1926–27 Georgetown Hoyas men's basketball | |
---|---|
Conference | Independent |
1926–27 record | 5–4 |
Head coach | John O'Reilly (11th year) |
Captain | Walter Hickey (1st year) |
Home arena | Ryan Gymnasium |
The 1926–27 Georgetown Hoyas men's basketball team represented Georgetown University during the 1926-27 NCAA Division I college basketball season. John O'Reilly coached it in his 11th and last season as head coach. Georgetown was an independent and played its home games at Ryan Gymnasium on the Georgetown campus in Washington, D.C. It finished the season with a record of 5-4.
During the mid-1920s, the Georgetown men's basketball program was struggling to survive. Faculty members opposed players missing classes for road games. Furthermore, on-campus Ryan Gymnasium, where the Hoyas had played their home games since the 1914-15 season, had no seating, accommodating fans on a standing-room only-basis on an indoor track above the court. This precluded the accommodation of significant crowds, providing the self-sustaining Basketball Association with little revenue with which to fund the team's travel expenses and limiting Georgetown to a very limited road schedule between the 1918-19 season and this season – often limited to an annual trip to Annapolis, Maryland, to play at Navy and sometimes a single trip to New York or Pennsylvania to play schools there – averaging no more than three road games a year in order to keep travel expenses and missed classes to a minimum. The 1926-27 team played only nine games; its only road game was a visit to Annapolis to play Navy and its planned three-game road trip to New York City at the end of the season was cancelled.
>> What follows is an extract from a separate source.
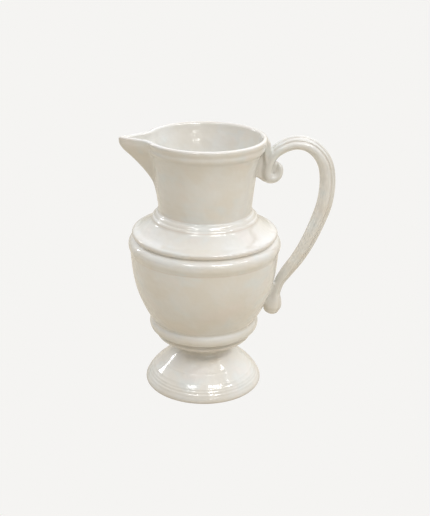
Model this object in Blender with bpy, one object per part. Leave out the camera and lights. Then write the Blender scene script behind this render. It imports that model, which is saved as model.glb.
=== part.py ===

It had a winning season in its limited schedule, opening 4-0, then losing four straight, and winning its final game to finish at 5-4.
Junior forward Bob Nork had emerged as a top scorer previous season, and he starred again this year. He played in all nine games, playing a major role in almost all of them, and scored 85 points – almost twice as many as the team's second-leading scorer – averaging 9.4 points per game.